Accepting that you genuinely can't control or influence something is not a sign that you're ineffective, passive or apathetic. It's a sign of confidence, maturity and intelligence. It shows that you have a proactive way of coping that allows you to prioritize and make practical decisions.
The CIA model was explored by Neil Thompson and Sue Thompson in their 2008 book, The Critically Reflective Practitioner. The model states that there are situations you can control, situations you can influence, and situations that you must accept and adapt to, because you can neither control nor influence them.
However, as managers and professionals, we need to use our initiative to solve problems wherever possible, and to make decisions in difficult circumstances. Passively accepting such situations could make us look incompetent, and harm our careers.

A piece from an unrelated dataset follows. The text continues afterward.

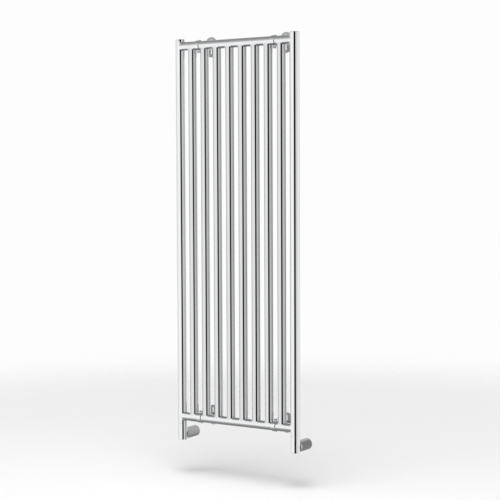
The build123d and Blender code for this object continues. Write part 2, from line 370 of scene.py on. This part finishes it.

Identify the elements of a situation that you can control, such as your reactions and decisions. If you don't have control, look for the things that you can influence, such as other people's actions and behavior.
Finally, if you have no control or influence over a situation, having contingency plans in place can mitigate the effects of the problems or challenges that you have to accept.
Apply This to Your Life
Individually or with your team, review your policies and procedures to identify any that could be improved, are no longer relevant, or need to be created. Conducting an Elephant List exercise to take stock of the problems and obstacles that you currently face can be helpful here.
For each item on your list, consider whether it is something that you could realistically control or influence. For any item where this looks unlikely, think about how you could mitigate it or manage it more proactively.